Given exercise - Below are several entries. Transcribe exactly those lines that fall from the one with "Write the FreeCAD" through the one with "from FreeCAD import", end lines included.

Records supplied -
++++++
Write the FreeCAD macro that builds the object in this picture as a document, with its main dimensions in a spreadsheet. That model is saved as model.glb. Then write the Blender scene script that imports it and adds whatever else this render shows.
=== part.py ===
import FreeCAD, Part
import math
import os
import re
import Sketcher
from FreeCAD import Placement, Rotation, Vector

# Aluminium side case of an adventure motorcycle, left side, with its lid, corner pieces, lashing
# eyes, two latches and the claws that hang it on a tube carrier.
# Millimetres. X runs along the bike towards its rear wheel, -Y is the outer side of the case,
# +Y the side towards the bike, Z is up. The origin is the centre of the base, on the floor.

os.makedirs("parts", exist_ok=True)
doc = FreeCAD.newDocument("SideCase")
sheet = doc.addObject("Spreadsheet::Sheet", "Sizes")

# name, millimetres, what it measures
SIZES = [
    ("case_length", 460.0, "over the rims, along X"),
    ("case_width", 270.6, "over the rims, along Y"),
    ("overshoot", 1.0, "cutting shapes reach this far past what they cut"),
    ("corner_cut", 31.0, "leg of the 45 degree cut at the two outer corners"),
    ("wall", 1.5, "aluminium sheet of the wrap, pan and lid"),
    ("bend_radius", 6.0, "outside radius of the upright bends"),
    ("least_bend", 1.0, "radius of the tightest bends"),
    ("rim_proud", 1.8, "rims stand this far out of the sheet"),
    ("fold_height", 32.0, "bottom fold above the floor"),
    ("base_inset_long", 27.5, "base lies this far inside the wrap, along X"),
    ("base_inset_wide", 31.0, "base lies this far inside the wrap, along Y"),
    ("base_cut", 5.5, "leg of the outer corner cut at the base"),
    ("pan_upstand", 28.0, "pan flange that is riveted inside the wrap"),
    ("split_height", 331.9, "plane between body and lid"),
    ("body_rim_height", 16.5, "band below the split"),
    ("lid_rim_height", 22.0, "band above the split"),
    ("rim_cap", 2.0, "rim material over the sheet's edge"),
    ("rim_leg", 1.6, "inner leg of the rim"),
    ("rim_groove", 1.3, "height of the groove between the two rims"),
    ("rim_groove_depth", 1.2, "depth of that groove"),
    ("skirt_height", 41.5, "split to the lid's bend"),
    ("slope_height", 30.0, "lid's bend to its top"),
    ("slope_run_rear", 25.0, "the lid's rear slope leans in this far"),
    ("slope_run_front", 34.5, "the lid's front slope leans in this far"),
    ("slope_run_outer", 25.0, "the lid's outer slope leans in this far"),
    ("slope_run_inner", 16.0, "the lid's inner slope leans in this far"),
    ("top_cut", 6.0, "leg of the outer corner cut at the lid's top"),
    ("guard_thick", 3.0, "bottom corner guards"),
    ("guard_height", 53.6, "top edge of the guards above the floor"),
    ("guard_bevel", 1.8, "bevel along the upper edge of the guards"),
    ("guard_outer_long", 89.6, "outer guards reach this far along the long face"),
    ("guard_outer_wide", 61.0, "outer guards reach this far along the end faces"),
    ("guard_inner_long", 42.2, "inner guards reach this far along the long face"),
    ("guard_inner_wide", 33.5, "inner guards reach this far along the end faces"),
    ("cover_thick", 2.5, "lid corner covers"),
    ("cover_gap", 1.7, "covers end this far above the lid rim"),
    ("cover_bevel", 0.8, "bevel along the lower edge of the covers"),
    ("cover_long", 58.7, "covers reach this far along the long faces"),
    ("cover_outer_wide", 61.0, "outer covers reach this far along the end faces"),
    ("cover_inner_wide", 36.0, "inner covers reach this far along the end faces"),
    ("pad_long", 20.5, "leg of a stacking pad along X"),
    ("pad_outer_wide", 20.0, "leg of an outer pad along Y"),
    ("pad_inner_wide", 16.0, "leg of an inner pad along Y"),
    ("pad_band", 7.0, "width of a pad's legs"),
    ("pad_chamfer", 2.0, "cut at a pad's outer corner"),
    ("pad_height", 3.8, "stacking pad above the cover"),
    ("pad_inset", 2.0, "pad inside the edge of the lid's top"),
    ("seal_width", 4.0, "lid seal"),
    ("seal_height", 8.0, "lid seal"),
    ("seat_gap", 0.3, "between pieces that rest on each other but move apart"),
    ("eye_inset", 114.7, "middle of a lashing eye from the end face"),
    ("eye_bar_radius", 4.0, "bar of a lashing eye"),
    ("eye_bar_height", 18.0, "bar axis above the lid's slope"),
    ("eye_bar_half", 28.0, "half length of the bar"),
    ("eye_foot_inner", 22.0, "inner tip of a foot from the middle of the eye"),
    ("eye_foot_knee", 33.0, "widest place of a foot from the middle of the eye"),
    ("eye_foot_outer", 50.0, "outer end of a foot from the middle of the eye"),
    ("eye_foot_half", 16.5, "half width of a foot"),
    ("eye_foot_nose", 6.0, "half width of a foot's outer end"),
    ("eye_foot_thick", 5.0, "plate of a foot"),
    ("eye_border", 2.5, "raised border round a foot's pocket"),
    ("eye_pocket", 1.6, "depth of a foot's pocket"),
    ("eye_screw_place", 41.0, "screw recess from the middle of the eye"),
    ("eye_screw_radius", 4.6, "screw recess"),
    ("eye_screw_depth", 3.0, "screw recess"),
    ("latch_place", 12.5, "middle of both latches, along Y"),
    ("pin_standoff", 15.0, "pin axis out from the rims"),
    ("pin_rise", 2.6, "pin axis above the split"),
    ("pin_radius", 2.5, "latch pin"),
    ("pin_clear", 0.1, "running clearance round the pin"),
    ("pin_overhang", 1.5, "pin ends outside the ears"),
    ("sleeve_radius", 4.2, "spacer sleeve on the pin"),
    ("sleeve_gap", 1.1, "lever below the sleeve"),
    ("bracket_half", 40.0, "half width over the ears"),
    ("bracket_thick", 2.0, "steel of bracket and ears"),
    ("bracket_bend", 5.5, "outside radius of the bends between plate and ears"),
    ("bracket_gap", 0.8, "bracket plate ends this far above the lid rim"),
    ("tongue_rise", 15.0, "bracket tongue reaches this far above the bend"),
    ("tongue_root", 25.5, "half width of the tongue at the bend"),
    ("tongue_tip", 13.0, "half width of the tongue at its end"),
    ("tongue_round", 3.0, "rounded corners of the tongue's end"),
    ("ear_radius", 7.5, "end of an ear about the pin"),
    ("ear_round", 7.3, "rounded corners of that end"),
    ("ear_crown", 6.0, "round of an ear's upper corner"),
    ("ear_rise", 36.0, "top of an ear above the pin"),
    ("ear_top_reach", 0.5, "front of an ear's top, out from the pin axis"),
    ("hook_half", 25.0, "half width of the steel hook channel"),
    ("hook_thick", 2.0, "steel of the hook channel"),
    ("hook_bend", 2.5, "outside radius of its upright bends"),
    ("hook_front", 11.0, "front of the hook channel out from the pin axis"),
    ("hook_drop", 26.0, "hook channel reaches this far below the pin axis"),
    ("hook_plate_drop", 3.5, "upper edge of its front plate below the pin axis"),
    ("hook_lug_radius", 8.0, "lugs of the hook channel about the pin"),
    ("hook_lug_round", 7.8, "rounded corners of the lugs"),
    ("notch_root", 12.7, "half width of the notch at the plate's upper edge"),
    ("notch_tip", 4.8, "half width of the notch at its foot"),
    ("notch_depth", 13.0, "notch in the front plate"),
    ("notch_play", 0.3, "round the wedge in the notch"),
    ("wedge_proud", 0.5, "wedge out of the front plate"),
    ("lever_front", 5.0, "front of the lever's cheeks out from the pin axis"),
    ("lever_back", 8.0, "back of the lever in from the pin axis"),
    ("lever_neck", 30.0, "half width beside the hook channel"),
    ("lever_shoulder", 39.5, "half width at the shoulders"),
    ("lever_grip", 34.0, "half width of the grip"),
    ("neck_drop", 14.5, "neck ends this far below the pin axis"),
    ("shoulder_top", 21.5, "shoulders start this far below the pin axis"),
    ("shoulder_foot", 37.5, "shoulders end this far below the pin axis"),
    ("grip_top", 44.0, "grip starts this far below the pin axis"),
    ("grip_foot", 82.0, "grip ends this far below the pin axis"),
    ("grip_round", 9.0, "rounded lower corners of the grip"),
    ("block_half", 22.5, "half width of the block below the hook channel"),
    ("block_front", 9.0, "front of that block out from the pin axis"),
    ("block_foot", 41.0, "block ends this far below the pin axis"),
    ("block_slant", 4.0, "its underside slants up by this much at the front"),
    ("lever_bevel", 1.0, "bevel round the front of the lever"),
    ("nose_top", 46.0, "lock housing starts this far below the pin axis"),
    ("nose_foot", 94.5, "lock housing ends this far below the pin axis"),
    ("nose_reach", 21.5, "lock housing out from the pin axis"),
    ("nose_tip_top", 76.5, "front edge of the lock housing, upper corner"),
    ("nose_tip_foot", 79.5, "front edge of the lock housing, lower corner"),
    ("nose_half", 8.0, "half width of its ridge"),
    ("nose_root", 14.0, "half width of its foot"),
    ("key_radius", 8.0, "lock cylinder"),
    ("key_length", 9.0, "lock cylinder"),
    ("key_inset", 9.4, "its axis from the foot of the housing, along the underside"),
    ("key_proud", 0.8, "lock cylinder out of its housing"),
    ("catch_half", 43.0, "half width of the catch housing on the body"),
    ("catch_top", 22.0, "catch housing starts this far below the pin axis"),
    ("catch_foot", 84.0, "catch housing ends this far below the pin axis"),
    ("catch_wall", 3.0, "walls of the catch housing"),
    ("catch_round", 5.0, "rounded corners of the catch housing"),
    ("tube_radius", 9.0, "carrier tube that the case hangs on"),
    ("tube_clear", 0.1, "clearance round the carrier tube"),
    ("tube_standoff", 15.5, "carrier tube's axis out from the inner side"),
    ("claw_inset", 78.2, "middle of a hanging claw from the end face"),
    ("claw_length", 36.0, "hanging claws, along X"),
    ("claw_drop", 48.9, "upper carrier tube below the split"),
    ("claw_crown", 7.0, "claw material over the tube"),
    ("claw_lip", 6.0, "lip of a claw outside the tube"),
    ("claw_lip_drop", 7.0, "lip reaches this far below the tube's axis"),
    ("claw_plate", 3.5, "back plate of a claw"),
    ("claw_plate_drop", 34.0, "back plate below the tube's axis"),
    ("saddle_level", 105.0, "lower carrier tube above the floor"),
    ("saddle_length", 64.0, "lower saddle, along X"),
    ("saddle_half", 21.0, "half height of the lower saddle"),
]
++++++
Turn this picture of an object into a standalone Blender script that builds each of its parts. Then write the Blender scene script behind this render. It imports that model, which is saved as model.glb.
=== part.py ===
++++++
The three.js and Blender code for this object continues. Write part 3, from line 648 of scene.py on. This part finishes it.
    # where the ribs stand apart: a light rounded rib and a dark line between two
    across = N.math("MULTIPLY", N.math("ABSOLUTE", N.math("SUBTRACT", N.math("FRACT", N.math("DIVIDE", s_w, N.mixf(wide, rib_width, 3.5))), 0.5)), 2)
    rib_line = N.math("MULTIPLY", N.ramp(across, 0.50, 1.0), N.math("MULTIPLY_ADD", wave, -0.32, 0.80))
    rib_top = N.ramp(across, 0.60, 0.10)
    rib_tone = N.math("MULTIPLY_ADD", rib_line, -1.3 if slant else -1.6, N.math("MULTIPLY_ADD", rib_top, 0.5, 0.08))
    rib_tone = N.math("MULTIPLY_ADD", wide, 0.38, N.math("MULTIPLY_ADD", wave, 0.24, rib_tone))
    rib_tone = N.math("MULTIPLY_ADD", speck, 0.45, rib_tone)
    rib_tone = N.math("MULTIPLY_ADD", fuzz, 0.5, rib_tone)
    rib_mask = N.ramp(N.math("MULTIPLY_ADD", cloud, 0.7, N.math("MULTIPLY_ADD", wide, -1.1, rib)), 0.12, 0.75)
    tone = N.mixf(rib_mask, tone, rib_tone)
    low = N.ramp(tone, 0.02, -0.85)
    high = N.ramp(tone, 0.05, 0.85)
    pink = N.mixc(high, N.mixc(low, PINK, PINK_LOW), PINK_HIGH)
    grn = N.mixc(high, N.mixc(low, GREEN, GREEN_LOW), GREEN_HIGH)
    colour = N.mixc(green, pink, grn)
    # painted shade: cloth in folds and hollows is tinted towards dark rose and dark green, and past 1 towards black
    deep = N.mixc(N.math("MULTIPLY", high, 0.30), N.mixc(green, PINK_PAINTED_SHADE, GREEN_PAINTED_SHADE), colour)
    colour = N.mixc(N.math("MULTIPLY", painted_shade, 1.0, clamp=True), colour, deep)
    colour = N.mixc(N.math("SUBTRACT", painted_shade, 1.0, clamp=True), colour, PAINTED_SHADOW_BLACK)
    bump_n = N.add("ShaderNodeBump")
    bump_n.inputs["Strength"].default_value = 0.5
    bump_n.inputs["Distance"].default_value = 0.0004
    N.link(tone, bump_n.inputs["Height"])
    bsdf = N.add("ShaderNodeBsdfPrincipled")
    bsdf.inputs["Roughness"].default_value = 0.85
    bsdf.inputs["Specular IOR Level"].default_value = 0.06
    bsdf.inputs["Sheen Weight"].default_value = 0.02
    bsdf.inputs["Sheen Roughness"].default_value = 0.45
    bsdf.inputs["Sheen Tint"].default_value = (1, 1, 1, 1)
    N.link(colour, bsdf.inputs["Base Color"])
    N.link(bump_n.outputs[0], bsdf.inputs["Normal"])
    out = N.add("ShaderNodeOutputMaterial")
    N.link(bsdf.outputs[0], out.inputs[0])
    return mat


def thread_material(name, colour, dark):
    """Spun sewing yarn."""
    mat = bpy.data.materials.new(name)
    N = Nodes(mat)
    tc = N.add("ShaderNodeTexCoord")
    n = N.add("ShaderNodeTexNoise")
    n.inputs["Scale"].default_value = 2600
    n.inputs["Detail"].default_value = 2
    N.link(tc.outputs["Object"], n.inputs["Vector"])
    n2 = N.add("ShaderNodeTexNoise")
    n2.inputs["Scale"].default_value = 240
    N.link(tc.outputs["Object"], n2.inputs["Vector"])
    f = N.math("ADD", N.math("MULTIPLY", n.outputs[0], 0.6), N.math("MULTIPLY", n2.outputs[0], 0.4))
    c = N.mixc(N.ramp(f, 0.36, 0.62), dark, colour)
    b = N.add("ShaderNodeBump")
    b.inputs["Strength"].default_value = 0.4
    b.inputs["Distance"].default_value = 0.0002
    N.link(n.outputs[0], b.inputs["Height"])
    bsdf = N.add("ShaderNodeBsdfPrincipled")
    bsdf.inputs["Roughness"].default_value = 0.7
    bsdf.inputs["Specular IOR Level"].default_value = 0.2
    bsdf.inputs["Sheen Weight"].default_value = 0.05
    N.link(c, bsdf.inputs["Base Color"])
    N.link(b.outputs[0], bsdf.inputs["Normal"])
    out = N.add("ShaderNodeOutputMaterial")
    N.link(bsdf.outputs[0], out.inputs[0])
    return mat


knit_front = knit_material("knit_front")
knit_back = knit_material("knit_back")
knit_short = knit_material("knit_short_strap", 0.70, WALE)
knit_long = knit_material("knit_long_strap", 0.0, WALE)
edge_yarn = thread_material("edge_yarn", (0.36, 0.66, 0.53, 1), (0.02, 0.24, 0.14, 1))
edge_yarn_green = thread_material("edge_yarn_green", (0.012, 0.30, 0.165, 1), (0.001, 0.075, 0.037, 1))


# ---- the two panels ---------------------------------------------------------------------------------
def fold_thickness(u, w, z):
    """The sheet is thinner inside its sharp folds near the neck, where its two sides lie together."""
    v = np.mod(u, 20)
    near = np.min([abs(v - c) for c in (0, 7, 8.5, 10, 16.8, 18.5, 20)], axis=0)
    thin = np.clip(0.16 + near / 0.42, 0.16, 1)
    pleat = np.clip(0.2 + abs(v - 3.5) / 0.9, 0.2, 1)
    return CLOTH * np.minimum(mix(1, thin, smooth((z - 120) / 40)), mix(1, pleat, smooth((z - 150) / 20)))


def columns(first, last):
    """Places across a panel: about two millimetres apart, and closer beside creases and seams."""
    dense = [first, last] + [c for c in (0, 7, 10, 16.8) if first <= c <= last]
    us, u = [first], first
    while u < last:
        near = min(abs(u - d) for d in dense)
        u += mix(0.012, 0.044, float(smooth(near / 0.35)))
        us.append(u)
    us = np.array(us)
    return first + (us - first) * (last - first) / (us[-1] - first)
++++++
Output of the exercise -
Write the FreeCAD macro that builds the object in this picture as a document, with its main dimensions in a spreadsheet. That model is saved as model.glb. Then write the Blender scene script that imports it and adds whatever else this render shows.
=== part.py ===
import FreeCAD, Part
import math
import os
import re
import Sketcher
from FreeCAD import Placement, Rotation, Vector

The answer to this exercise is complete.